The six chamber works Monday covered nearly 40 years, yet the
kinship between "Four Hayrens" and the Agnus Dei for clarinet,
violin, cello and piano, written last year, was evident. In both,
Mansurian displayed melodic restraint. Lyricism is ever present as is
a gentleness of spirit. Expression comes in small, intense moments,
in tiny tremblings of tone.

In the Agnus Dei, which lasted 15 mesmerizing minutes, the clarinet
(exquisitely played by Gary Bovyer) reached such a degree of quiet
tenderness that the ending felt more like a mystical breeze lightly
touching the skin than sound waves striking the ear.

The String Quartet No. 3 begins in a harsher, almost Bartokian
fashion, but it too ends somewhere beyond, with an Adagio full of
strange outbursts and ethereal violin solos. The gripping, expert
performance was by violinists Movses Pogossian and Searmi Park,
violist Alma Fernandez and cellist Armen Ksajikian. If they haven’t
thought of forming a quartet, they should.

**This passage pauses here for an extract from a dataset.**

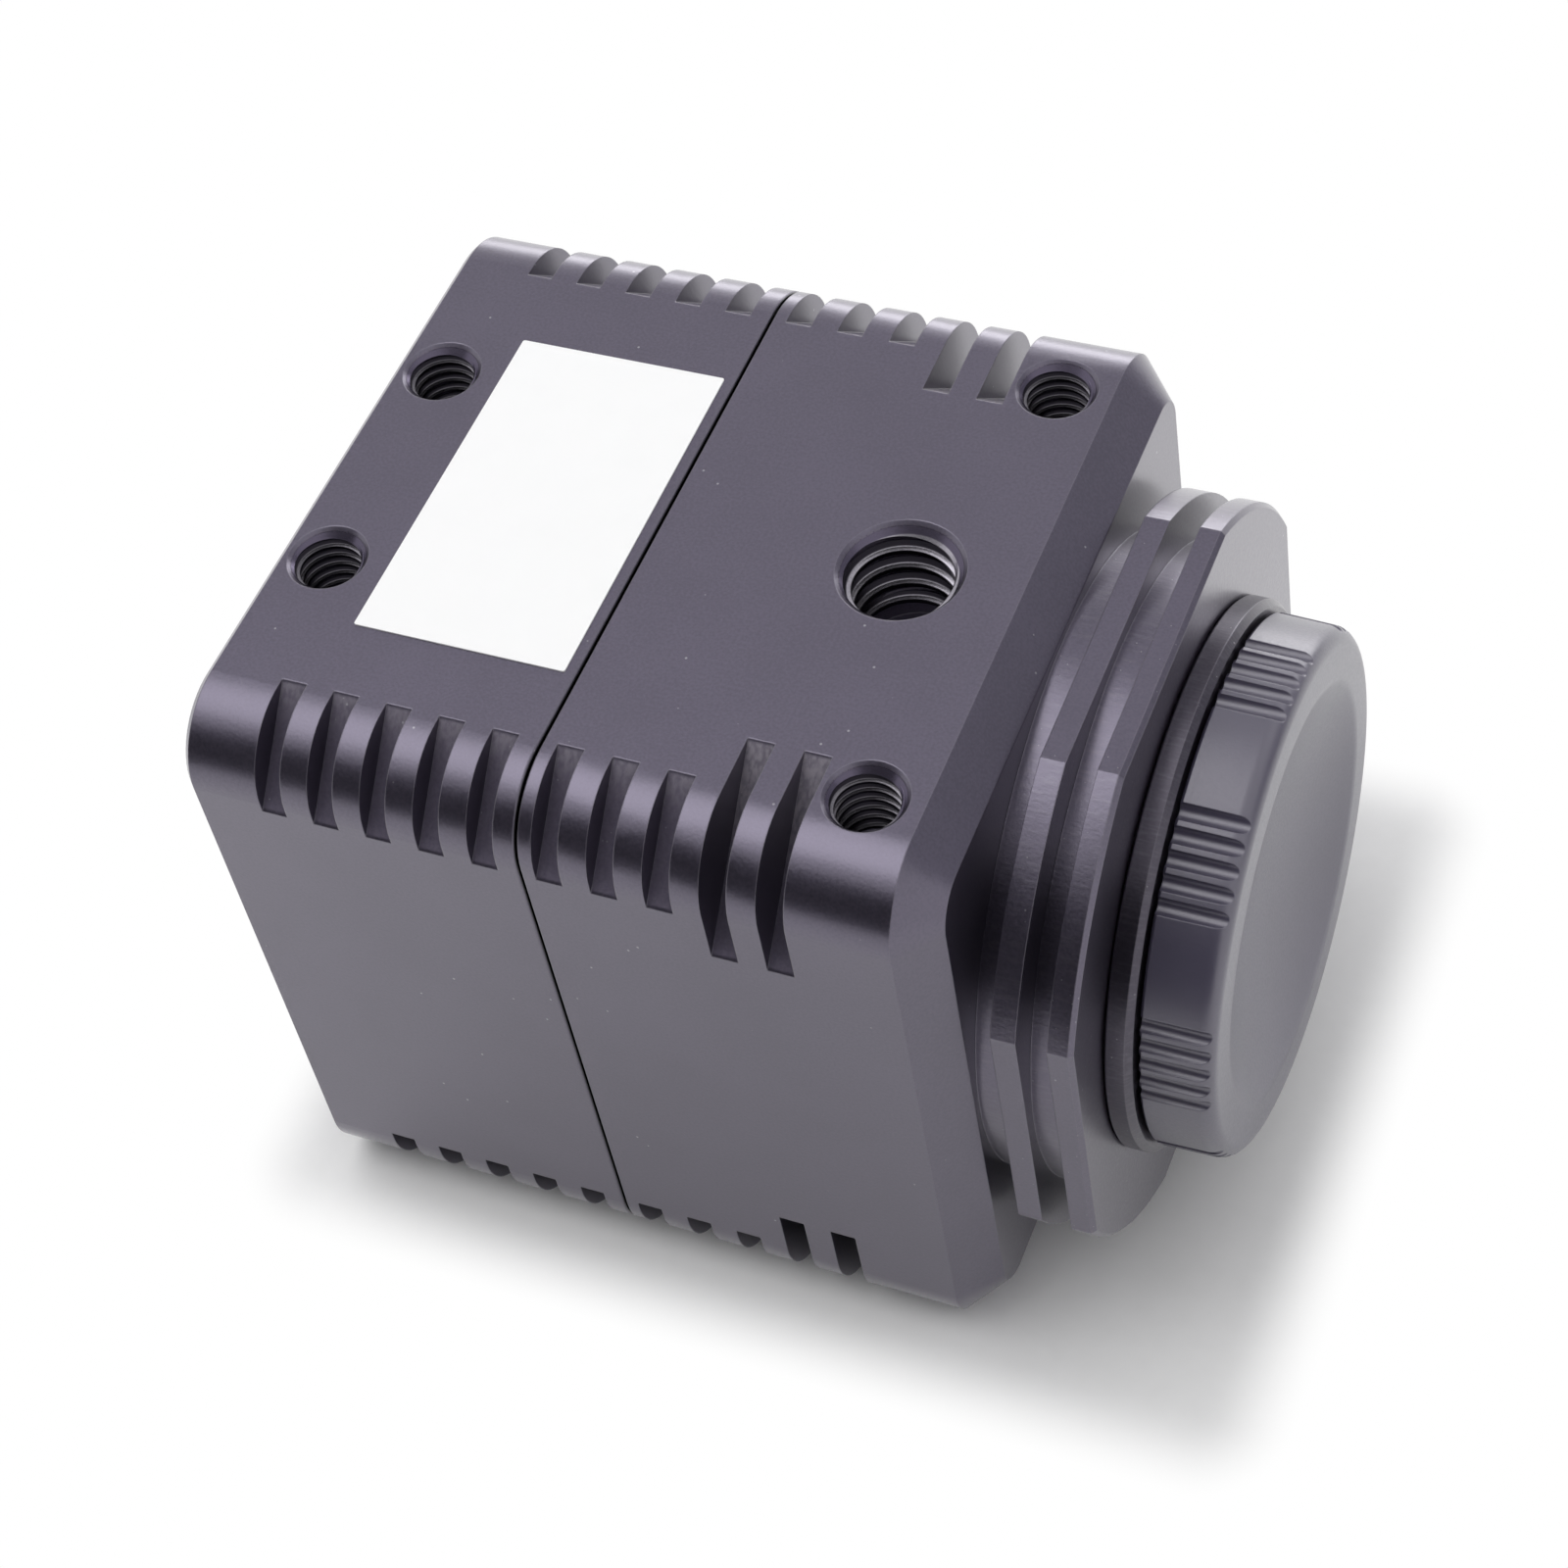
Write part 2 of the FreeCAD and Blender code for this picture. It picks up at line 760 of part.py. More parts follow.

Madrigal II from 1976 is an attempt to wed Armenian music and
Monteverdi for soprano, flute, cello and piano. Soloist Shoushik
Barsoumian’s nervousness was part hers, part the music’s, though both
score and soprano eventually quieted down.

"Lamento" for solo violin, written in 2002, begins wrathfully but also
gradually calms to a state of sad resignation. The violin writing is
virtuosic, and Pogossian, one of the tribute’s organizers, played it
very well.

After "Four Hayrens," in which Mansurian proved downright haunting in
the intensity of his piano playing, Kashkashian joined Lynn Vartan in
Duet for viola and percussion, written for the violist in 1998. The
work, given its West Coast premiere last week at the University of
Judaism, is, like its title, abstract, a study in the raw expression
of sound.

Here, it was Kashkashian who cast a spell with every tone she played.

Vartan supported her with a rainbow of shimmering effects on marimba
and gongs. The score seemed both very old and very modern, very
sophisticated and very elemental, all at the same moment.